The headline is clickbait and I have flagged it. He was arrested for a crime and refuses to identify himself, isn’t a Canadian citizen, and the police haven’t had luck figuring out his identity. They can’t deport him and they can’t just release him if he arrived illegally. This is all in the article.

I don’t know what else one could expect the police to do. It’s certainly an odd Kafkesque situation, but he doesn’t seem to want to get out of it.

3 comments

The bit I don't understand is why they didn't charge him? It says he was arrested for fraud - the "black banknote" scam - and that they ended his trial before it concluded in order to deport him.

Why not conclude the trial, and any other legal processes (eg charge with impersonation, etc.), hand down a sentence, if there's more time to serve have him serve it. Then give him leave to remain or deport to the country he arrived from (I think that's the allowed routine in international law)?

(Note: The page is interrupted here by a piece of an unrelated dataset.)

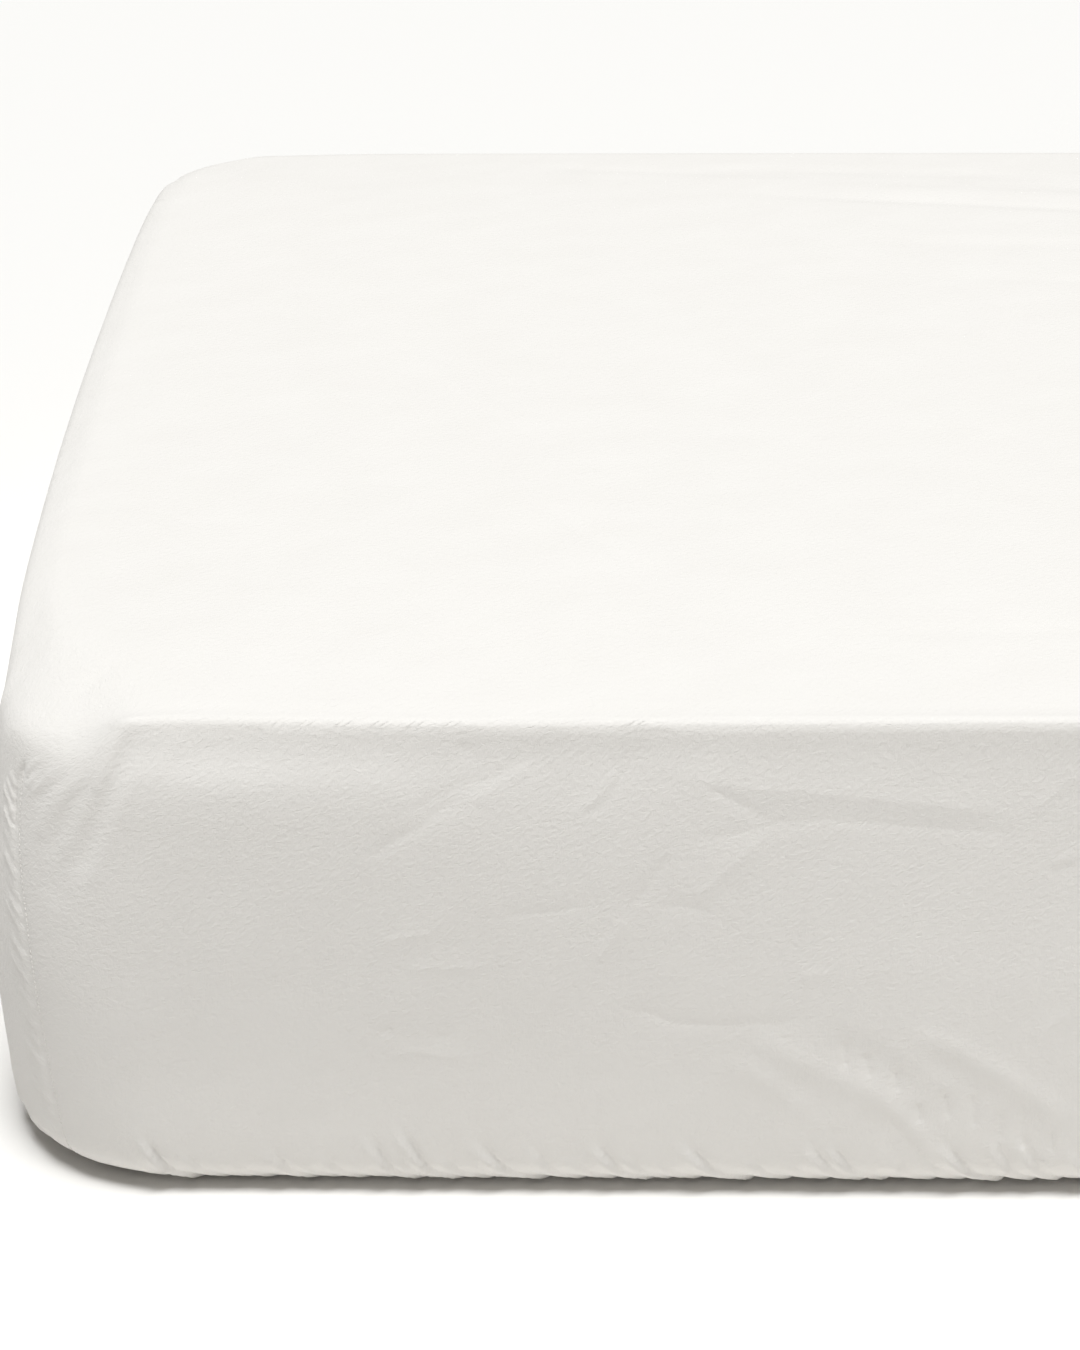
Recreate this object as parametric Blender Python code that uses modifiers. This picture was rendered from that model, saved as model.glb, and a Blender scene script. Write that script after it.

They didn't proceed with the trial because either way he would be deported. Simple as that.

If they had convicted him, he'd be deported.

If they couldn't convict him, he'd be deported still (he's not legally allowed to stay in Canada).

So what's the point of proceeding with the trial?

The issue here is not even whether he's guilty. It's not knowing where he's from because he'd rather stay in prison in Canada then go back to Cameroon. Meanwhile acting like there's a big injustice perpetrated against him. He might change his mind at some point but then again maybe not. Either way it's a ridiculous bind for authorities.

>he's not legally allowed to stay in Canada //

Doesn't that mean he has had a (summary) conviction, eg for outstaying a visa?

Do other countries have an established process that would resolve this situation?

did you read the article? it's explained in it.
I don’t think it’s misreported. As the article states, the prosecutor did stay the charges so that he could be deported. Right now he’s being held for non-cooperation by the CBSA for refusing to identify himself during the deportation hearing. His current documents are forgeries.

It is a rather interesting case, but I suspect like the other case of Mr. Walker, the CBSA will collect enough information to identify him and deport him to Cameroon. That seems to be the likely country of origin and a good starting point for further investigation.

I meant that the title implies that he was imprisoned for six years purely because he didn’t identify himself. The reality is more complex and a better headline would be something like “Man with forged passport refuses to identify himself, even after being held in prison for six years, initially from an unrelated fraud charge.”
Australia had a legal resident who was unlawfully detained for 10 months.

She was mentally ill so could not identify herself.

https://en.wikipedia.org/wiki/Cornelia_Rau

It too was Kafkesque

We have no idea if this prisoner is mentally ill (I'd bet yes) and how that impacted the crime, it involved 4 people, he might have been used.

Just societies don't lock people up because they are unknown or hard.